* Task to carry out *
Select, from the data, each line where "Identity" occurs.

################

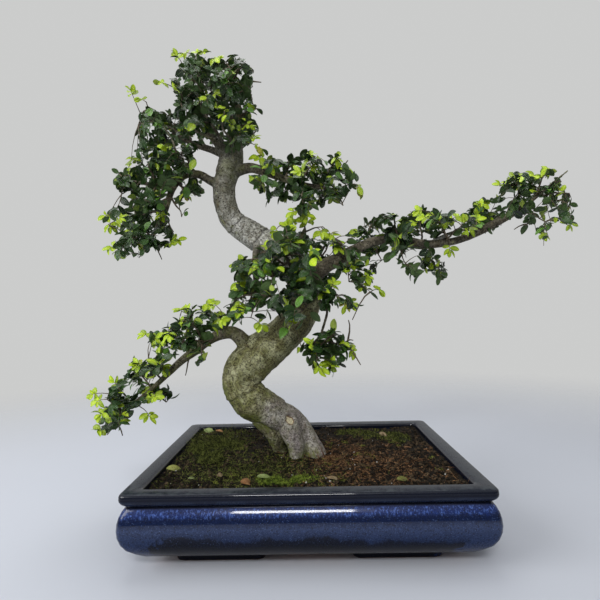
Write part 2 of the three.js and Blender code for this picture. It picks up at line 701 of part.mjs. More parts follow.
// Every shoot's stems first, then its leaves one by one where nothing else is in their way.
function growShoots(woodClear) {
  const random = seededRandom(LEAF_SEED);
  const shoots = Object.entries(SHOOTS).flatMap(([region, list]) => list.map((shoot, index) => {
    const { spur, stems } = shootRoutes(shoot);
    const bare = joinAll([stemSolid(spur, 1), ...stems.map((stem) => stemSolid(stem, STEM_STEPS))]);
    return { name: `${region}_shoot_${index + 1}`, region, stems, solid: bare.subtract(woodClear) };
  }));
  shoots.forEach((entry) => {
    const others = shoots.filter((other) => other !== entry);
    entry.stems.forEach((route) => {
      leafPlaces(route, random).forEach(({ base, direction, facing, scale }) => {
        const room = leafSolid(base, direction, facing, scale * LEAF_ROOM);
        const box = room.boundingBox();
        const blocked = !room.intersect(woodClear).isEmpty() || others.some((other) => (
          boxesMeet(box, other.solid.boundingBox()) && !room.intersect(other.solid).isEmpty()
        ));
        if (!blocked) {
          entry.solid = entry.solid.add(leafSolid(base, direction, facing, scale));
        }
      });
    });
  });
  return shoots;
}

const bonsai = new THREE.Group();
const model = new THREE.Group();
model.position.x = POT_SHIFT_X;
bonsai.add(model);

// Adds one named piece to the model.
function place(name, geometry, color, roughness, metalness = 0) {
  const mesh = new THREE.Mesh(geometry, new THREE.MeshStandardMaterial({ color, roughness, metalness }));
  mesh.name = name;
  model.add(mesh);
  return mesh;
}

const limbs = Object.values(LIMBS);
const wood = joinAll(limbs.map((limb) => toSolid(limbGeometry(limb))));
const woodClear = joinAll(limbs.map((limb) => toSolid(limbGeometry(limb, GAP))));
const soil = soilSolid(woodClear);
const soilGeometry = toGeometry(soil);
const soilBelow = toSolid(soilGeometry.clone().translate(0, 0, GAP));
const soilAbove = toSolid(soilGeometry.clone().translate(0, 0, GAP + FALLEN_LEAF_THICKNESS));

place('pot', toGeometry(potSolid()), 0x1b3472, 0.15);
place('soil', soilGeometry, 0x2c241b, 0.95);
place('trunk', toGeometry(wood), 0x9a9484, 0.8);
for (const [side, name] of [[-1, 'left'], [1, 'right']]) {
  place(`${name}_drain_screen`, toGeometry(screenSolid()), 0x22262a, 0.6).position.x = side * DRAIN_X;
  place(`${name}_screen_clip`, clipGeometry(), 0xb5b5b2, 0.35, 1).position.x = side * DRAIN_X;
}
Object.entries(MOSS_PATCHES).forEach(([side, cushions]) => {
  place(`${side}_moss`, toGeometry(mossSolid(cushions, soilBelow, woodClear)), 0x4d6a24, 0.95);
});
FALLEN_LEAVES.forEach((leaf) => {
  place(leaf.name, toGeometry(fallenLeafSolid(leaf, soilBelow, soilAbove)), leaf.color, 0.7);
});
growShoots(woodClear).forEach(({ name, region, solid }) => {
  place(name, toGeometry(solid), region === 'crown' ? 0x27421f : 0x345a25, 0.45);
});

export default bonsai;
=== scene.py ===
"""Dresses a Chinese elm bonsai and its blue glazed pot.

Sizes and places are in millimetres from the point under the pot's middle, with Z up and the
pot's front towards -Y. in_frame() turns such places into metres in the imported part's frame.
"""

import logging
import math
import random
from dataclasses import dataclass
from enum import Enum
from typing import Sequence

import bpy
import numpy as np
from bpy.types import Material, Node, NodeSocket, NodeTree, Object
from mathutils import Matrix, Vector


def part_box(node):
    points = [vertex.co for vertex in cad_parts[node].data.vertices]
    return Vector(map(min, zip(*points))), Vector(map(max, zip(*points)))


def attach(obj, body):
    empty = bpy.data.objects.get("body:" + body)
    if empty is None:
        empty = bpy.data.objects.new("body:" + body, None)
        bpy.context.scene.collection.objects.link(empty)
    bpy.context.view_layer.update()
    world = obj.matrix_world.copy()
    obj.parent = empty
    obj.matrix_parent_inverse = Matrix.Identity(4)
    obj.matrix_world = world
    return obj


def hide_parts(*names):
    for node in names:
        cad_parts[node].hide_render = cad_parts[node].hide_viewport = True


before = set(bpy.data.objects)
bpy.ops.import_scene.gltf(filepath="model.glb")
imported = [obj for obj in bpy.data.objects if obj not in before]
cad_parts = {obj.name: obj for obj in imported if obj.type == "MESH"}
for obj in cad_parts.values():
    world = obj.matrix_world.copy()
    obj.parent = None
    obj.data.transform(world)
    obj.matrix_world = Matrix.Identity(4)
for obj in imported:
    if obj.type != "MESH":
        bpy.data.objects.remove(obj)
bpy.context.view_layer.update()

log = logging.getLogger("bonsai")

MM = 0.001
PHOTO_SIZE = 600
POT_MIDDLE_X = sum(corner.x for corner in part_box("pot")) / 2
UP = Vector((0, 0, 1))
FRONT = Vector((0, -1, 0))
EYE = (3.0, -564.8, 243.3)

Colour = tuple[float, float, float]
Tones = tuple[Colour, Colour, Colour]
Pair = tuple[float, float]
Point = tuple[float, float, float]
Quad = tuple[float, float, float, float]


class Slot(Enum):
    """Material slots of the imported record."""

    GLAZE = "blue_glaze"
    SOIL = "soil"
    BARK = "bark"
    LEAF = "leaf"
    MOSS = "moss"
    FALLEN_LEAF = "fallen_leaf"
    WIRE = "clip_wire"


class Wood(Enum):
    """Kinds of woody limb, which differ in bark."""

    TRUNK = "trunk"
    ROOT = "root"
    MOSSY_ROOT = "mossy_root"
    LIMB = "limb"


def in_frame(places: Sequence[Sequence[float]] | np.ndarray) -> np.ndarray:
    """Turns millimetres in the pot's own frame into metres in the part's frame."""
    return np.asarray(places, float)[..., :3] * MM + (POT_MIDDLE_X, 0, 0)


def smooth_step(low: float, high: float, values: np.ndarray) -> np.ndarray:
    """Rises smoothly from 0 at low to 1 at high, or falls if low is the larger."""
    share = np.clip((values - low) / (high - low), 0, 1)
    return share * share * (3 - 2 * share)


def soil_height(x: np.ndarray, y: np.ndarray) -> np.ndarray:
    """Gives the height of the soil's surface, a low uneven mound round the trunk."""
    mound = 4 * np.exp(-((x + 15) ** 2 / 6500 + (y - 5) ** 2 / 4200))
    uneven = 0.9 * np.sin(x / 21 + 0.6) * np.cos(y / 17) + 0.6 * np.sin(x / 9 - y / 13)
    return 71.5 + mound + uneven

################

* Exercise answer *
    obj.matrix_parent_inverse = Matrix.Identity(4)
    obj.matrix_world = Matrix.Identity(4)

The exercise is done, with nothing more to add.